Topic modeling, through methods such as LDA, STM, and Top2Vec, provides more nuanced and in-depth insights. It helps to identify latent themes across the speeches, bringing out the essence of the messages delivered by speakers from various fields. Yet, topic modeling can sometimes produce less intuitive results, demanding interpretation from the analysts.
We observed that each analytical approach provides distinct yet interconnected insights, therefore complementing one another when applied in combination. Topic modeling provides various comprehensive insights, while sentiment analysis offers the context of emotional dynamics, and word frequency analysis delivers a quick scan of the key themes. The combination of these techniques provides a holistic perspective, reinforcing and complementing each other’s results. For instance, while topic modeling might discover the themes around ‘civil rights’ and ‘global issues’, sentiment analysis can further expose the emotional nuances when such topics are discussed. Similarly, word frequency analysis can quickly verify these themes by indicating the high occurrence of relevant terms.

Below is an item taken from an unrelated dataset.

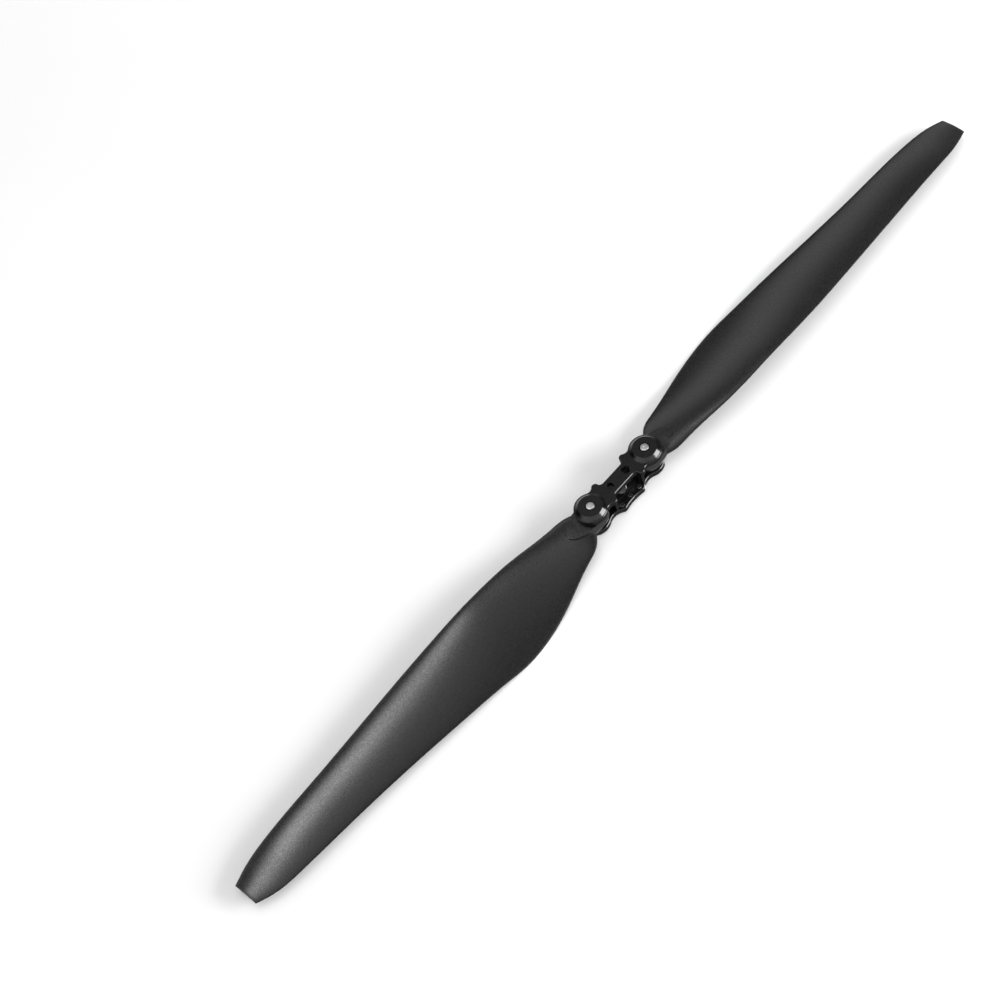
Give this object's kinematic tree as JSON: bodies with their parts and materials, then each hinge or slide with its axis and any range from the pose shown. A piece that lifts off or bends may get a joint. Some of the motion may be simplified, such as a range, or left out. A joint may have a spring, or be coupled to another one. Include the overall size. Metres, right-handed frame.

The analysis is enriched by interpreting the text mining results through the lens of various dimensions of wisdom proposed by scholars like Ardelt, Grossmann, Karami, Sternberg, and others. This approach bridges the gap between raw textual data and meaningful insights about wisdom, showcasing how commencement speeches encapsulate various aspects of wisdom as defined by these scholars.
The limitations of these techniques, however, underline the importance of combining multiple techniques and incorporating human interpretation to derive the most accurate and comprehensive understanding from the data. While these techniques can capture various elements of the speeches, they cannot fully grasp the depth of wisdom conveyed. However, as a starting point, they provide us with a robust framework to systematically analyze a large volume of text and filter valuable insights. The interplay of these techniques, coupled with the integration of wisdom dimensions, offers an intriguing avenue for exploring wisdom within commencement speeches.